-------- EXERCISE INPUT

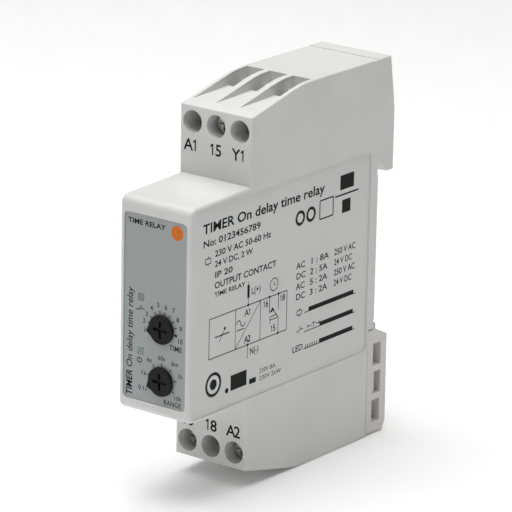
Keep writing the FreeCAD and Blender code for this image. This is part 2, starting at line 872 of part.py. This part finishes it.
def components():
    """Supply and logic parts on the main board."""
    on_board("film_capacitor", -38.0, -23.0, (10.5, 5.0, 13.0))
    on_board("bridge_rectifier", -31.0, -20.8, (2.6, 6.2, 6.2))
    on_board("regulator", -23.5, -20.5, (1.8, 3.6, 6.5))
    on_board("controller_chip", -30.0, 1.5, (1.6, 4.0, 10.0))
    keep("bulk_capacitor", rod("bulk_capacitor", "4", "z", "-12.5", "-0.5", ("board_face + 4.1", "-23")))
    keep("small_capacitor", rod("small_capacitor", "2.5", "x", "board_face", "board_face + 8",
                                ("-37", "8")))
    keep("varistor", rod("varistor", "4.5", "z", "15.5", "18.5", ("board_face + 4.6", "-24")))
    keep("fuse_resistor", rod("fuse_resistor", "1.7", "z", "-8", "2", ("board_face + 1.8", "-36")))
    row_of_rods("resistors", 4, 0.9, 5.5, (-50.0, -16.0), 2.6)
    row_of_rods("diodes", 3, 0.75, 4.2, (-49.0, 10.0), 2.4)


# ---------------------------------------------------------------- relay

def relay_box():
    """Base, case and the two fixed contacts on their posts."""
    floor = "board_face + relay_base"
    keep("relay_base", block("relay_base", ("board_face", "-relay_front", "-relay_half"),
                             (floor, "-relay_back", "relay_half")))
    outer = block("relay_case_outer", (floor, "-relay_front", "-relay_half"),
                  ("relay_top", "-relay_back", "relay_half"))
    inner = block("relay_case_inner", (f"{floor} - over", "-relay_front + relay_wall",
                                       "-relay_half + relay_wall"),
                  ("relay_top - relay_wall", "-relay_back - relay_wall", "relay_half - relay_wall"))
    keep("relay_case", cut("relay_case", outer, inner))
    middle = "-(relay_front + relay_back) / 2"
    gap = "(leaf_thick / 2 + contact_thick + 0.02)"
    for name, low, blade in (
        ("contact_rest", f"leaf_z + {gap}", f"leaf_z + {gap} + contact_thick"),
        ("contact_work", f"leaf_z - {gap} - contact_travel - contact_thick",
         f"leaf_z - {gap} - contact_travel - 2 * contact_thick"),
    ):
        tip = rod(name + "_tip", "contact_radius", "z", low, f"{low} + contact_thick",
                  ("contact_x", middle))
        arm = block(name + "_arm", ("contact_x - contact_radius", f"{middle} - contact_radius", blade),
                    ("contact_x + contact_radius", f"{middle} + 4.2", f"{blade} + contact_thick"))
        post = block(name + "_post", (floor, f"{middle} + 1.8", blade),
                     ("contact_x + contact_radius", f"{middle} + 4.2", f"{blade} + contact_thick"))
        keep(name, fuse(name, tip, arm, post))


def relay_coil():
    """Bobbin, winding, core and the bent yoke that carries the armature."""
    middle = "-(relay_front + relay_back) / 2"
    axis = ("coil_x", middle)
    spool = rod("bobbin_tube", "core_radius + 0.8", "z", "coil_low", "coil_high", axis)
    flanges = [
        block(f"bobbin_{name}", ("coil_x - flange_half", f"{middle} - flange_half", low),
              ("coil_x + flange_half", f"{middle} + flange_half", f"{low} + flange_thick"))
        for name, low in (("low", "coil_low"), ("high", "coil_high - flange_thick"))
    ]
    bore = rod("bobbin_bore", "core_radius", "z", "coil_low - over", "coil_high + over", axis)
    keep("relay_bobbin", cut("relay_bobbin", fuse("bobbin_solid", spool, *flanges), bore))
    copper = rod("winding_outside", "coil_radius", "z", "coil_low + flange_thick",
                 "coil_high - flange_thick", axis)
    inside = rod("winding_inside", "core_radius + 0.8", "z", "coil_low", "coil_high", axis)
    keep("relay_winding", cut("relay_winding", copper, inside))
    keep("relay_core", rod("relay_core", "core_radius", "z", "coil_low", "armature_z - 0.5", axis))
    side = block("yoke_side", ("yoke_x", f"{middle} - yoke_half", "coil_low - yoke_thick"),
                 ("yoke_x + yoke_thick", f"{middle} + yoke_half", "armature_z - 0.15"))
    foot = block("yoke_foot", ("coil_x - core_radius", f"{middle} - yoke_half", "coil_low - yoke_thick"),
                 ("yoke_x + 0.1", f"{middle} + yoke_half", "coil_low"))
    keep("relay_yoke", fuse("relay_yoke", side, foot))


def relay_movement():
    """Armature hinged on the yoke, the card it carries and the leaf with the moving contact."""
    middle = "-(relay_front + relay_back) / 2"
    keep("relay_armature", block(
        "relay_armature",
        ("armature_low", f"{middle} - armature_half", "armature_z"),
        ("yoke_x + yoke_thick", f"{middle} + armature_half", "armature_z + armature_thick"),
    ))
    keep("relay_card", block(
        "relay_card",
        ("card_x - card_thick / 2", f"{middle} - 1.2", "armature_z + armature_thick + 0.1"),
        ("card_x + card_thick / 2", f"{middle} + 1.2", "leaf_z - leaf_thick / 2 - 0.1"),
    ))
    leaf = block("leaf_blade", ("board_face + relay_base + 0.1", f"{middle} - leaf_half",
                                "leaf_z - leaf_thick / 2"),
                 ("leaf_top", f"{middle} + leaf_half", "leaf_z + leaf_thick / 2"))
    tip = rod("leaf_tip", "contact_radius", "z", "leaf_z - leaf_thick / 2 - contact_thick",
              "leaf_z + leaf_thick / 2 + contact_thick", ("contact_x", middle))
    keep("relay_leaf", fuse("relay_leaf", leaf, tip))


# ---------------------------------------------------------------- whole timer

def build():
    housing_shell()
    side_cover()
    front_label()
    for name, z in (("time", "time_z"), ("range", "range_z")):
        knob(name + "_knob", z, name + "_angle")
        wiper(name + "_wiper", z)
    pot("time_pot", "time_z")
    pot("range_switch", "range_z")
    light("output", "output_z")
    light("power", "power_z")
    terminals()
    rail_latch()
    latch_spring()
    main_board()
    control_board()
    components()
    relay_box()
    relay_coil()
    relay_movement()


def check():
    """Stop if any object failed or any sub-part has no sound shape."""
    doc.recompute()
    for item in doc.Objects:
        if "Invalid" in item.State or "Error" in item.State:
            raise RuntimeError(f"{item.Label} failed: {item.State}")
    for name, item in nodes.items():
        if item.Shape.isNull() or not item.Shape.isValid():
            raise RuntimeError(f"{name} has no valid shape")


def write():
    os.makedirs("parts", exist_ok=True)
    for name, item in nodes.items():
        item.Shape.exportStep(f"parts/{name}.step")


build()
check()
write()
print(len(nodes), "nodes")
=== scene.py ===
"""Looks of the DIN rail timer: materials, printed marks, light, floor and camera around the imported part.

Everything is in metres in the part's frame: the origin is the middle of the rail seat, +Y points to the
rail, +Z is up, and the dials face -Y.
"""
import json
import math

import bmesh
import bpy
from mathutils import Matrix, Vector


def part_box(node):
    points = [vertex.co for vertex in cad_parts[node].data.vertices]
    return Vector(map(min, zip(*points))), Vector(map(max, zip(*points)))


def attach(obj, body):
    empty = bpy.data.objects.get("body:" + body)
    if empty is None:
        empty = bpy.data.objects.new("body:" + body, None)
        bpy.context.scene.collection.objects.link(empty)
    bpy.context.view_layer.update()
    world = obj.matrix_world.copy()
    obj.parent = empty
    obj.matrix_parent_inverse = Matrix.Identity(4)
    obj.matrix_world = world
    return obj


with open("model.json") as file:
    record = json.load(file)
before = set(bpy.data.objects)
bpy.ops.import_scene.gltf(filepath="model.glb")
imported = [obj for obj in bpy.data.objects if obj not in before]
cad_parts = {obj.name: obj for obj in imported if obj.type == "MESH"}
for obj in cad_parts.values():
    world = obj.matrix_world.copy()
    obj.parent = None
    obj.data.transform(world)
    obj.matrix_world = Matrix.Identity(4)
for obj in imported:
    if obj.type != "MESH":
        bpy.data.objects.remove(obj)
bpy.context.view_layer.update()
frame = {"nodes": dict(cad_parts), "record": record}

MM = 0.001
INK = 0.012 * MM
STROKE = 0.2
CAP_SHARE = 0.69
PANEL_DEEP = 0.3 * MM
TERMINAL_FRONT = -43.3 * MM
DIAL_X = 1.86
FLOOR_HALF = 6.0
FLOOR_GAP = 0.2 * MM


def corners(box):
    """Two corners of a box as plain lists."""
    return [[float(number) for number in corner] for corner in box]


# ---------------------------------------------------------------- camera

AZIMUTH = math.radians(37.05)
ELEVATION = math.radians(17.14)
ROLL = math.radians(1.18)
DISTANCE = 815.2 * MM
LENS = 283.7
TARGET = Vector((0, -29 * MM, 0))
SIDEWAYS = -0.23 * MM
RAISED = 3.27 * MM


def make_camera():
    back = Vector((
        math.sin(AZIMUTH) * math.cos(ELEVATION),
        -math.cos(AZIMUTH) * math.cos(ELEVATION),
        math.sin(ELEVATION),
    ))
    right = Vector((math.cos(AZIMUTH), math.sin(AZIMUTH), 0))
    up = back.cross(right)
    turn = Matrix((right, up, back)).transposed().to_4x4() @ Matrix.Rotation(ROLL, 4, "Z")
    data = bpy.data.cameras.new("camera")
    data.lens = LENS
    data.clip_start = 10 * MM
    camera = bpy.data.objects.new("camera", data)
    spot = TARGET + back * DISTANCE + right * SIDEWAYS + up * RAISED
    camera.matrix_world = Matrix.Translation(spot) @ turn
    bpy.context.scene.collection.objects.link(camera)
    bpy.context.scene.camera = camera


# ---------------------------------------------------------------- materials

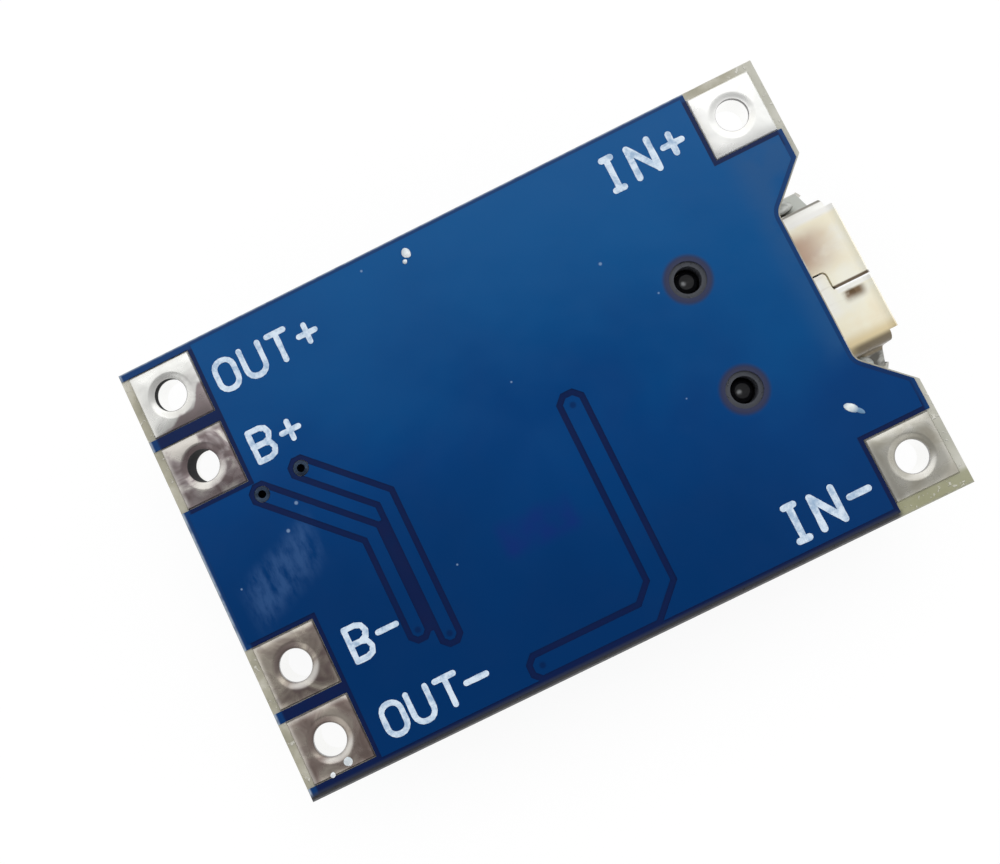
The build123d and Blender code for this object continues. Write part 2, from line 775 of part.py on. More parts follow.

----------------

**GIVEN EXERCISE:**
Return exactly the lines from the line that has "doc.recompute()" to the line that has "obj.parent = empty", both of them included.

**OUTPUT:**
    doc.recompute()
    for item in doc.Objects:
        if "Invalid" in item.State or "Error" in item.State:
            raise RuntimeError(f"{item.Label} failed: {item.State}")
    for name, item in nodes.items():
        if item.Shape.isNull() or not item.Shape.isValid():
            raise RuntimeError(f"{name} has no valid shape")


def write():
    os.makedirs("parts", exist_ok=True)
    for name, item in nodes.items():
        item.Shape.exportStep(f"parts/{name}.step")


build()
check()
write()
print(len(nodes), "nodes")
=== scene.py ===
"""Looks of the DIN rail timer: materials, printed marks, light, floor and camera around the imported part.

Everything is in metres in the part's frame: the origin is the middle of the rail seat, +Y points to the
rail, +Z is up, and the dials face -Y.
"""
import json
import math

import bmesh
import bpy
from mathutils import Matrix, Vector


def part_box(node):
    points = [vertex.co for vertex in cad_parts[node].data.vertices]
    return Vector(map(min, zip(*points))), Vector(map(max, zip(*points)))


def attach(obj, body):
    empty = bpy.data.objects.get("body:" + body)
    if empty is None:
        empty = bpy.data.objects.new("body:" + body, None)
        bpy.context.scene.collection.objects.link(empty)
    bpy.context.view_layer.update()
    world = obj.matrix_world.copy()
    obj.parent = empty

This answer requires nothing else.